-- Raw data --
::::

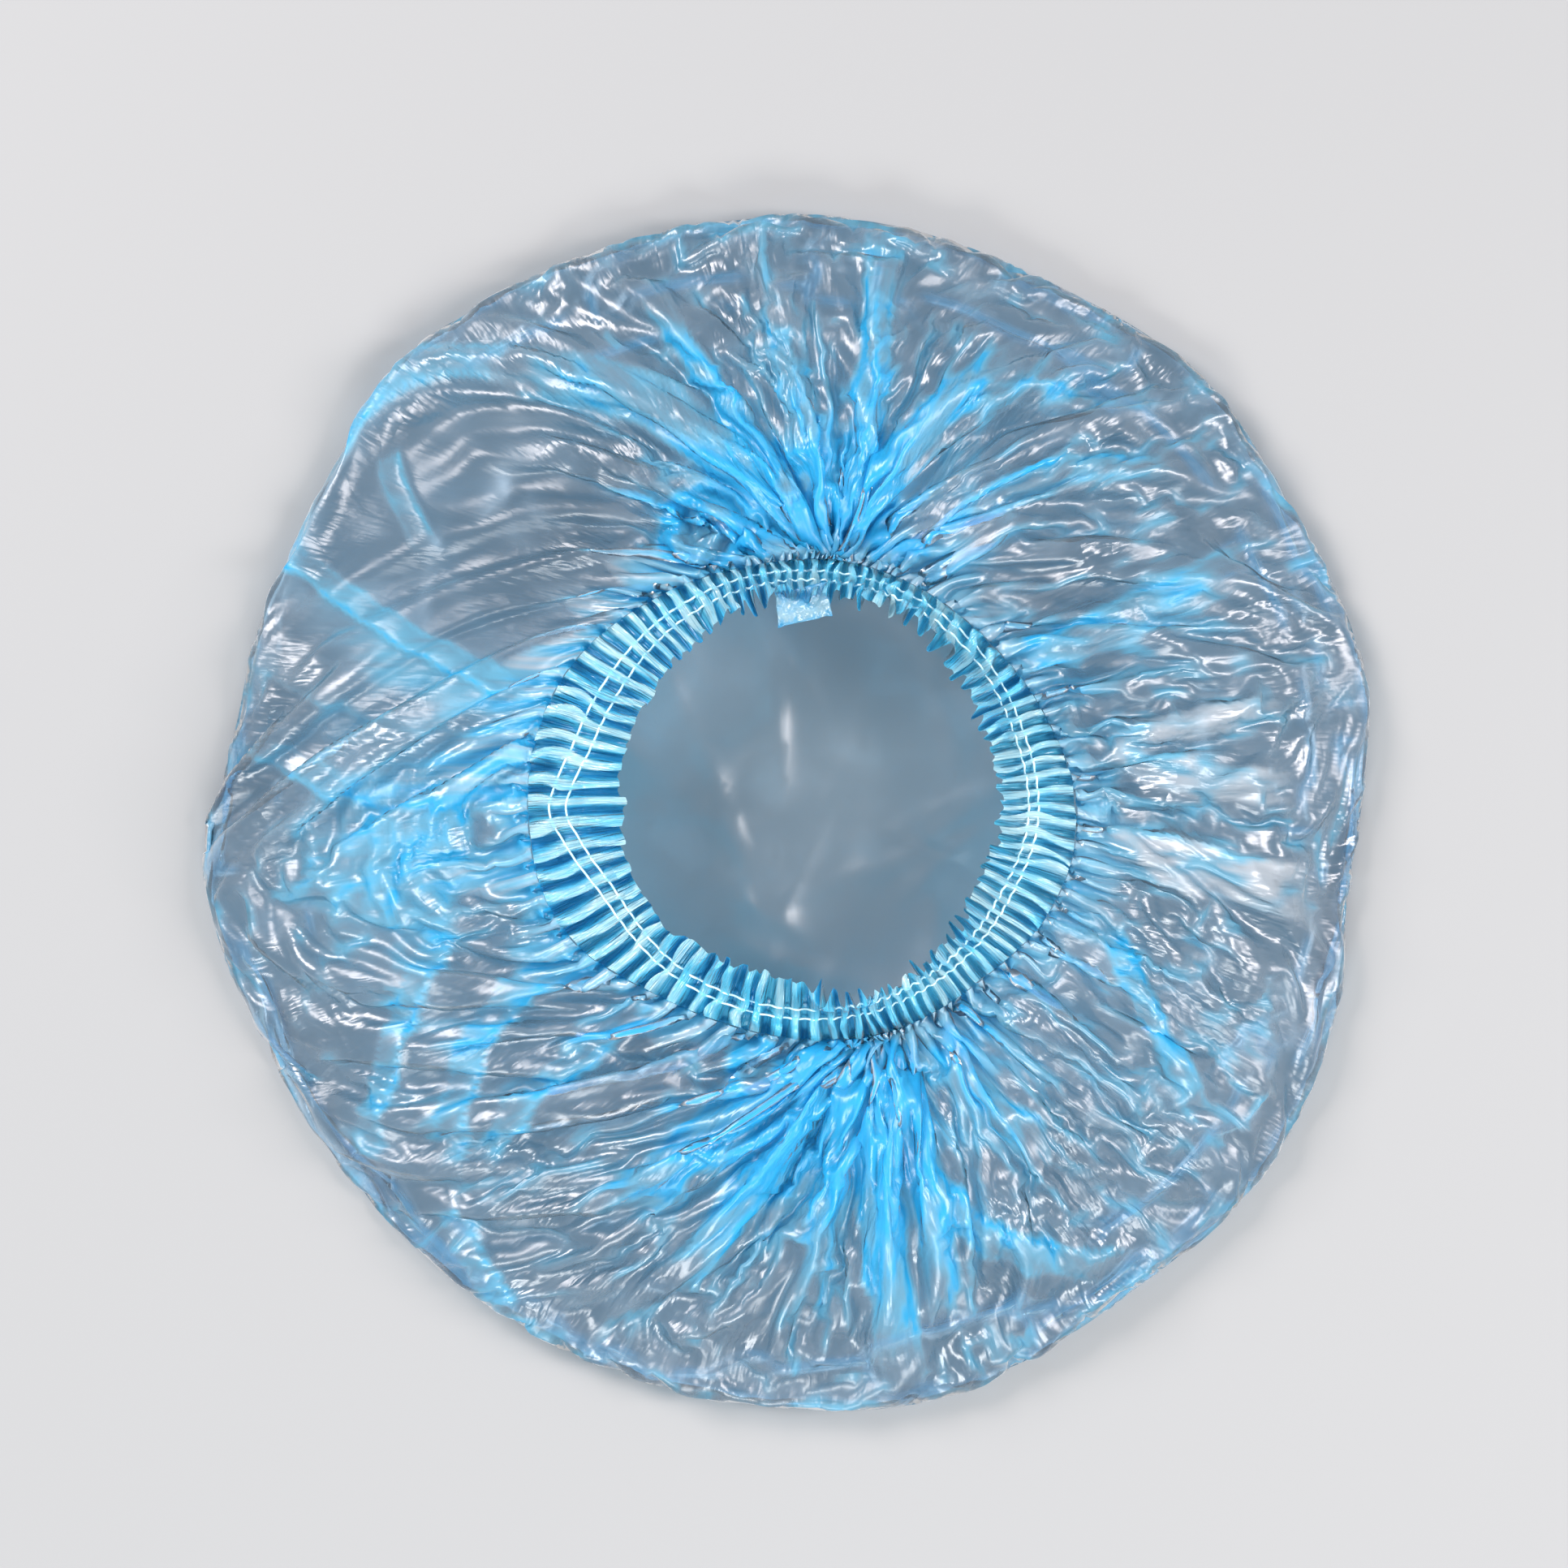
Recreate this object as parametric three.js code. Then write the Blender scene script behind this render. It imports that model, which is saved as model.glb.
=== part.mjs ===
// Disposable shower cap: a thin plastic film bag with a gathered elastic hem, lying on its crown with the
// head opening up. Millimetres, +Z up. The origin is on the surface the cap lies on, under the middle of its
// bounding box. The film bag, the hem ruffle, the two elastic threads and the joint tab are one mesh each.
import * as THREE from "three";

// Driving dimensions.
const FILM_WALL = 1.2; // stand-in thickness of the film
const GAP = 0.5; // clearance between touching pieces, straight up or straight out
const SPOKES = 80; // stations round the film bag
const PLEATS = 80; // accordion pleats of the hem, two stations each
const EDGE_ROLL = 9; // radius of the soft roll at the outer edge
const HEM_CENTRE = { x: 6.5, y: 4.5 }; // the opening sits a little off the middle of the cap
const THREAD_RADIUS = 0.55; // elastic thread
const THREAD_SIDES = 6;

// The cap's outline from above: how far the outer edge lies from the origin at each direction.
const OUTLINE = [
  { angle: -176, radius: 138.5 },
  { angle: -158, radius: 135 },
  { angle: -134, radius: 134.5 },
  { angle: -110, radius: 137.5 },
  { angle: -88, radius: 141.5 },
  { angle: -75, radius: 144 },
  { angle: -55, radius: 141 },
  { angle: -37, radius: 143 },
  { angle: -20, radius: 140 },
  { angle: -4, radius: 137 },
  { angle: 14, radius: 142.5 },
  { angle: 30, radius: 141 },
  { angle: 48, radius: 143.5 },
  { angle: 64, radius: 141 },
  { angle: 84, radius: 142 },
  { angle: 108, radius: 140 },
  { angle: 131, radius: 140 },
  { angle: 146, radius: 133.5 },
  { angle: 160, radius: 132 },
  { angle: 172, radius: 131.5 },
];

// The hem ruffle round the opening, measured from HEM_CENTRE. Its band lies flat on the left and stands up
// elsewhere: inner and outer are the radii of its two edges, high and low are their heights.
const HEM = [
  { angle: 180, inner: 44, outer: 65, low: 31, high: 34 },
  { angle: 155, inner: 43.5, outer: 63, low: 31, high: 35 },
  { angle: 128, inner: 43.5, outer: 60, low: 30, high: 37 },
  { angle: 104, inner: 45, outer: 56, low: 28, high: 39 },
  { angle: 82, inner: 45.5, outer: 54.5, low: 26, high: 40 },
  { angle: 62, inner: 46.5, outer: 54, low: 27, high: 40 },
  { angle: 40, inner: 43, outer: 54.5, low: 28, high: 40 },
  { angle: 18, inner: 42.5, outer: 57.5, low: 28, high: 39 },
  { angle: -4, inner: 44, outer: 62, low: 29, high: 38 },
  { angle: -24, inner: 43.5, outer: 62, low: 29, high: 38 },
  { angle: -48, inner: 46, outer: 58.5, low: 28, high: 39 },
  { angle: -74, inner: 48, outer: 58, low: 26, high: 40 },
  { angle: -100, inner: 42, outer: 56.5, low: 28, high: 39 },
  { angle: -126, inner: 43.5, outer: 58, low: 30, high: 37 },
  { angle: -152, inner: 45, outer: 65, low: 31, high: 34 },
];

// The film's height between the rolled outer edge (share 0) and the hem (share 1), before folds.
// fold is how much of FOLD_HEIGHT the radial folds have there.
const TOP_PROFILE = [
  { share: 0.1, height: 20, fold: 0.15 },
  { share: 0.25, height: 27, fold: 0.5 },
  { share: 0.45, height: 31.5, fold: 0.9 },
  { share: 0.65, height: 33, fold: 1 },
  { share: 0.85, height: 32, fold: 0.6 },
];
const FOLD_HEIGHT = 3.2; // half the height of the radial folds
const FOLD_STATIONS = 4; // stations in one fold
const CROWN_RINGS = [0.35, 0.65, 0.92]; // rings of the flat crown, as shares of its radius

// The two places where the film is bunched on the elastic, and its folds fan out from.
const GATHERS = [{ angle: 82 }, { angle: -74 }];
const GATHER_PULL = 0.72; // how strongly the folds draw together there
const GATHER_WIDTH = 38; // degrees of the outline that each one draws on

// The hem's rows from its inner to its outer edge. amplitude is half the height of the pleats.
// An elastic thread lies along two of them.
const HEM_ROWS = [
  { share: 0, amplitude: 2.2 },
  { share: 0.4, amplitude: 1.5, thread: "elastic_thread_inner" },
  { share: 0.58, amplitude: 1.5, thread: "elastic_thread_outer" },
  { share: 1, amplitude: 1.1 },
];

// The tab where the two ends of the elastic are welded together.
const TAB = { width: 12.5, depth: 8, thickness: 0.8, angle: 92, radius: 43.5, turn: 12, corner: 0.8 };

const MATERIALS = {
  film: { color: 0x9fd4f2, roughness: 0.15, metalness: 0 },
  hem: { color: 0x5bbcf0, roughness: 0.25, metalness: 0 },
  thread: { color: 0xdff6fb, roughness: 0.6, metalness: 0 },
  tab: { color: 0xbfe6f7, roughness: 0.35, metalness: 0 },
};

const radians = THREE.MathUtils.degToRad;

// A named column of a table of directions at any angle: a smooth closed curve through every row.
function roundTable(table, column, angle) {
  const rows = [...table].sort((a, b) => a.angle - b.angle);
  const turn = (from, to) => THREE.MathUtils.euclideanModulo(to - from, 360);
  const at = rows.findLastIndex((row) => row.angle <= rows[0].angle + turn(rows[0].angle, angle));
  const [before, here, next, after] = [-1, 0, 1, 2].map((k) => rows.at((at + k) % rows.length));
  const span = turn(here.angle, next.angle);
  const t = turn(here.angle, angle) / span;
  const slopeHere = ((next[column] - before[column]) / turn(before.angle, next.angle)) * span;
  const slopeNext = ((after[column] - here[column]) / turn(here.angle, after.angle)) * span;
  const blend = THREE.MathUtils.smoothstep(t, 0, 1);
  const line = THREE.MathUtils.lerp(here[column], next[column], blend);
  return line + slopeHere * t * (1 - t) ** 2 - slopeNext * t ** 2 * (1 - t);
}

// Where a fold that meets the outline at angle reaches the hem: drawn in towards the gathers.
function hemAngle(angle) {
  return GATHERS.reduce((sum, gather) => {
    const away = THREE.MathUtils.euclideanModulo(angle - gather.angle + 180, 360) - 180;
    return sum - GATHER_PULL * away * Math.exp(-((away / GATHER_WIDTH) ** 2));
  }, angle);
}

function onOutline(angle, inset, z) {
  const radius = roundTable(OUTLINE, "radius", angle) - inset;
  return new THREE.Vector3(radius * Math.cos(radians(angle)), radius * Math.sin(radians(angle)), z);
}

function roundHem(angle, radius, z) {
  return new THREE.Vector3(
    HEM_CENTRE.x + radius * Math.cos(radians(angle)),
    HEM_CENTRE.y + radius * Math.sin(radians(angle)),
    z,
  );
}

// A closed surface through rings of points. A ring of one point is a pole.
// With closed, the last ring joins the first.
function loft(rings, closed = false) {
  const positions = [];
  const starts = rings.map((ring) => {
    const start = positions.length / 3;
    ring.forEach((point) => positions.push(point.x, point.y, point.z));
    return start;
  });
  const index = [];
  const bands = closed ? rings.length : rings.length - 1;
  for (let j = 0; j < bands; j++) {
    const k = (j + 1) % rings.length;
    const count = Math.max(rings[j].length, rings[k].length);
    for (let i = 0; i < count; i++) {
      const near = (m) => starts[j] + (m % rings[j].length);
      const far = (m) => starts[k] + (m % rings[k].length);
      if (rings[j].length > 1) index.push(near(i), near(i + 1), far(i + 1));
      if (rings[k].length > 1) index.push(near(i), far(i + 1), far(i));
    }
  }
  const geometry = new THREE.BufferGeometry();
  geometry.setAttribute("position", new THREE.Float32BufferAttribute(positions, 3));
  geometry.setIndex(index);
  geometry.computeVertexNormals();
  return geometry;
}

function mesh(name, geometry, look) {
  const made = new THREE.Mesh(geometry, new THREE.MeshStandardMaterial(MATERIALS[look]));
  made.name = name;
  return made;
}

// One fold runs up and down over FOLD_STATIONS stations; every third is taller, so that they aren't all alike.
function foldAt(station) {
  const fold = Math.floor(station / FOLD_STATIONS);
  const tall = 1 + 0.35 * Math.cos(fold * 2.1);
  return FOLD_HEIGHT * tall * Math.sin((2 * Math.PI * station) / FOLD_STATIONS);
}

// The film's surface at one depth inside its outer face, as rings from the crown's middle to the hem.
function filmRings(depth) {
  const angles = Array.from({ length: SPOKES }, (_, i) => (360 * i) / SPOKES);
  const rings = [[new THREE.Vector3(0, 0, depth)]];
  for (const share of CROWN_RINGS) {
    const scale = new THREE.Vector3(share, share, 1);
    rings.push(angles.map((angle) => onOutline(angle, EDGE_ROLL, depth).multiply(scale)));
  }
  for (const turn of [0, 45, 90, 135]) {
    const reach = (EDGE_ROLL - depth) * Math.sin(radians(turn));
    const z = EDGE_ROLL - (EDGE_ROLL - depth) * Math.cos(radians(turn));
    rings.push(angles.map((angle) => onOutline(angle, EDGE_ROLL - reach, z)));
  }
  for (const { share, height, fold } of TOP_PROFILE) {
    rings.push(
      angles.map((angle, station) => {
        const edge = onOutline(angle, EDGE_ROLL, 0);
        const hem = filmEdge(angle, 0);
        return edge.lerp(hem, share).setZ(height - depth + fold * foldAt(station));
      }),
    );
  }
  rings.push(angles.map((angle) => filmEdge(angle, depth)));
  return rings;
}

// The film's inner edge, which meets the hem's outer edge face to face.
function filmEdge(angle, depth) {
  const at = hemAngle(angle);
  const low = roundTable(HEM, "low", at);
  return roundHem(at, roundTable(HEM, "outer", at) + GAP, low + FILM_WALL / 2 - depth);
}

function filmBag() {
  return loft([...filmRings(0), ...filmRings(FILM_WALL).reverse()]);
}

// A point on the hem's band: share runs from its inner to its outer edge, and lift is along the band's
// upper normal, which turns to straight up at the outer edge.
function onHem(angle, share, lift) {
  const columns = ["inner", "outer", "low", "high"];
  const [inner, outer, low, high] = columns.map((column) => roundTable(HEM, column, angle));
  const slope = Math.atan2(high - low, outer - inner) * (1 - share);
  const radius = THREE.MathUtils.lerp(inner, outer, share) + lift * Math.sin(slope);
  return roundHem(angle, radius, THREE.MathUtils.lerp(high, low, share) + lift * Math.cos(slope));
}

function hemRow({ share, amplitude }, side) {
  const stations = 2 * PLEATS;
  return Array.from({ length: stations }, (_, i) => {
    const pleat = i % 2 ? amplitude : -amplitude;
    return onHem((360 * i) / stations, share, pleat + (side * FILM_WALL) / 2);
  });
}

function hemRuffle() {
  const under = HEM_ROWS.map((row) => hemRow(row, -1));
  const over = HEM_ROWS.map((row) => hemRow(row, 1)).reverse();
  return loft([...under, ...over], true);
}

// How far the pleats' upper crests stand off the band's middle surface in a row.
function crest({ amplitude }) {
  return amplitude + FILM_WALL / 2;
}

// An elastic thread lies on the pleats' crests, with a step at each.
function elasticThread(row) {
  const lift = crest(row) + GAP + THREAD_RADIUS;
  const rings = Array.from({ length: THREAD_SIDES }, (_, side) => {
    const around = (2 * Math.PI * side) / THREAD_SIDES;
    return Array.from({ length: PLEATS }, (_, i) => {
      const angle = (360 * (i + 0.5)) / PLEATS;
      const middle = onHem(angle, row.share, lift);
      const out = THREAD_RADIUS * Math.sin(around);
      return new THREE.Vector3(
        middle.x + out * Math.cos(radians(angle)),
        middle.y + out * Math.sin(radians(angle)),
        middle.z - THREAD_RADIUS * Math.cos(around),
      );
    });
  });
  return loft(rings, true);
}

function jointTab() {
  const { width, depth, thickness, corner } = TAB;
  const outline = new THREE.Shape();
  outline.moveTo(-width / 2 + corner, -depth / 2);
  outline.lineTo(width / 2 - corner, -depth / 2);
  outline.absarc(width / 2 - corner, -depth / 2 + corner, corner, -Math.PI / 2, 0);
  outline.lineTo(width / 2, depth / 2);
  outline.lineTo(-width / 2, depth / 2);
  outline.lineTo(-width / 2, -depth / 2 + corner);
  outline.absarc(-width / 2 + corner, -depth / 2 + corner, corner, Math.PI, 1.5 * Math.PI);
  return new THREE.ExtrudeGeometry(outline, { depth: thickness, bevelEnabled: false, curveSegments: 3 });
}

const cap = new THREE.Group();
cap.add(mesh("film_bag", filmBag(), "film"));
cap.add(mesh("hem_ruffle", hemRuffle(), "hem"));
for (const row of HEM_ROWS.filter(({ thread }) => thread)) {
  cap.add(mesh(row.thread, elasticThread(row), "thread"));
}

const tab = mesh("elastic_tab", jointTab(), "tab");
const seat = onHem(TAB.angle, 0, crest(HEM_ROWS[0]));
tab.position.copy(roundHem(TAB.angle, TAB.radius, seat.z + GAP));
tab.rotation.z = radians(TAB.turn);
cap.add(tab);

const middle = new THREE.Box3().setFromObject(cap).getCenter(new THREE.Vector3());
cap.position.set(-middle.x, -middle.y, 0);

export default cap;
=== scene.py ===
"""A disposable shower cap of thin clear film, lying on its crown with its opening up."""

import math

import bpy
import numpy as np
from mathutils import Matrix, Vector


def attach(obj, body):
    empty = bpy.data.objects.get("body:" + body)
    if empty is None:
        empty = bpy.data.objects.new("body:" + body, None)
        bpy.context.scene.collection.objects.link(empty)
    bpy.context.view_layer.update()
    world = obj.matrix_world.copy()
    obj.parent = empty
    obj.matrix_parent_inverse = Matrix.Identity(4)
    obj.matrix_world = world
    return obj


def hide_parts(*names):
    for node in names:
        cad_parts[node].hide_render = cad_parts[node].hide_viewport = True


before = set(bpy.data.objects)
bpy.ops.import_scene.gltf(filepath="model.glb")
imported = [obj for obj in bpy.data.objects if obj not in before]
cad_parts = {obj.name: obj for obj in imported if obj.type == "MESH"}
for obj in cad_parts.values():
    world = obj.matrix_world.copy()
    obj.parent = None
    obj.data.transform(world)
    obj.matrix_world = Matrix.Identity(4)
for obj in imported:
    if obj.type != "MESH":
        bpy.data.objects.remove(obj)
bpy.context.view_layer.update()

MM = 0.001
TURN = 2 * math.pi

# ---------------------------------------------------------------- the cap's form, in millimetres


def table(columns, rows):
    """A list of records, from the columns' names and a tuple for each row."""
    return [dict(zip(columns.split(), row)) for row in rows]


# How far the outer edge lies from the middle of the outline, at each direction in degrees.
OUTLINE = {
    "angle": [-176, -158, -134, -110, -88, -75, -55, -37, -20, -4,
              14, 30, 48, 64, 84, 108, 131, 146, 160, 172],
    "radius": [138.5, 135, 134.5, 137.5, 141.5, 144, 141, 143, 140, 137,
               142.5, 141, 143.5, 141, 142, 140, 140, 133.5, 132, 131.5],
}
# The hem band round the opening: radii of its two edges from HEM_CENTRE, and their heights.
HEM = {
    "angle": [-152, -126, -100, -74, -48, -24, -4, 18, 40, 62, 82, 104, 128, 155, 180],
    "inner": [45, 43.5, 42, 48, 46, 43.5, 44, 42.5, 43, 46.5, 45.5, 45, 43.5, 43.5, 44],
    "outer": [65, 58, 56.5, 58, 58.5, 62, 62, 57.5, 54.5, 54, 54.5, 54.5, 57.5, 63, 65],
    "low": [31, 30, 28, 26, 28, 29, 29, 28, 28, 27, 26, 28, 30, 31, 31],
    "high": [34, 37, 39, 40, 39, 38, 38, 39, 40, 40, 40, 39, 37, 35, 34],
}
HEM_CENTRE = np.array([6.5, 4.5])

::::

-- Requirements --
All lines above from the one containing "const cap = new THREE.Group();" to the one containing "obj.parent = None" must be repeated exactly, both lines included, and no others.

-- Result of this exercise --
const cap = new THREE.Group();
cap.add(mesh("film_bag", filmBag(), "film"));
cap.add(mesh("hem_ruffle", hemRuffle(), "hem"));
for (const row of HEM_ROWS.filter(({ thread }) => thread)) {
  cap.add(mesh(row.thread, elasticThread(row), "thread"));
}

const tab = mesh("elastic_tab", jointTab(), "tab");
const seat = onHem(TAB.angle, 0, crest(HEM_ROWS[0]));
tab.position.copy(roundHem(TAB.angle, TAB.radius, seat.z + GAP));
tab.rotation.z = radians(TAB.turn);
cap.add(tab);

const middle = new THREE.Box3().setFromObject(cap).getCenter(new THREE.Vector3());
cap.position.set(-middle.x, -middle.y, 0);

export default cap;
=== scene.py ===
"""A disposable shower cap of thin clear film, lying on its crown with its opening up."""

import math

import bpy
import numpy as np
from mathutils import Matrix, Vector


def attach(obj, body):
    empty = bpy.data.objects.get("body:" + body)
    if empty is None:
        empty = bpy.data.objects.new("body:" + body, None)
        bpy.context.scene.collection.objects.link(empty)
    bpy.context.view_layer.update()
    world = obj.matrix_world.copy()
    obj.parent = empty
    obj.matrix_parent_inverse = Matrix.Identity(4)
    obj.matrix_world = world
    return obj


def hide_parts(*names):
    for node in names:
        cad_parts[node].hide_render = cad_parts[node].hide_viewport = True


before = set(bpy.data.objects)
bpy.ops.import_scene.gltf(filepath="model.glb")
imported = [obj for obj in bpy.data.objects if obj not in before]
cad_parts = {obj.name: obj for obj in imported if obj.type == "MESH"}
for obj in cad_parts.values():
    world = obj.matrix_world.copy()
    obj.parent = None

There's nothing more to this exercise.